Writer-director Craig Brewer is a specialist in this kind of movie, getting his start 20 years ago with “Hustle & Flow,” which, though much grittier on the surface, nearly has the same plot as “Song Sung Blue.” This project certainly benefits from Brewer’s shrewdness. He knows how to use dirt to sell the schmaltz. This is a movie that is attentive to how people with little money, busting their asses in thankless jobs, live day to day. It is even more attentive to the disappointment carried by people who’ve never realized their dreams, never transcended their idea of themselves.

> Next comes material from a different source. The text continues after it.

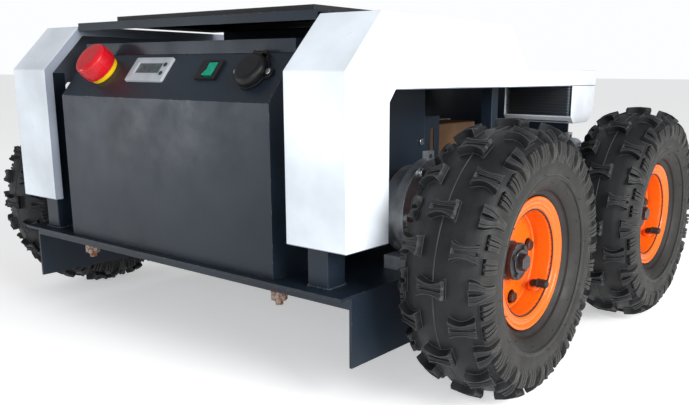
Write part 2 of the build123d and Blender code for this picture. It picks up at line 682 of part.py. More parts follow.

There is a wonderful moment, late in the movie, when Mike has experienced setbacks and has managed to talk himself into a job as a M.C. a few nights a week at a Thai restaurant. The owner of the restaurant is in mourning, and we see he and Mike crouched at a table late at night, stewing in their regrets, with Diamond on the speakers. Brewer gives the moment just the right amount of emphasis. He doesn’t force it, doesn’t turn it into a moment For Your Consideration, and it lingers.
This is essentially a jukebox musical in which the moments in between the songs are taken seriously. Brewer is in sync with why people love Diamond’s songs: at their best and even their not-so-best, they turn kitsch into working-class epiphanies. Brewer is aware that many people see Diamond as a joke, a karaoke novelty, and he rhymes that tarnished reputation with Lightning & Thunder’s sense of being overlooked. When they begin to click, and the music pours forth, Brewer allows you to share in their ecstasy.
Hugh Jackman is commanding and poignant, but it’s Kate Hudson who surprised me. I haven’t taken Hudson seriously since “Almost Famous” 25 years ago, but she sheds the baggage of those trivial rom-coms and comes roaring back to life, giving Claire’s need to be seen a sensual and lived-in ferocity.
“Song Sung Blue” is a rarity: a rousing and honorable crowd-pleaser. You may see it with your family and discover that they aren’t the only ones singing its song.
“Marty Supreme” and “Song Sung Blue” are in theaters everywhere.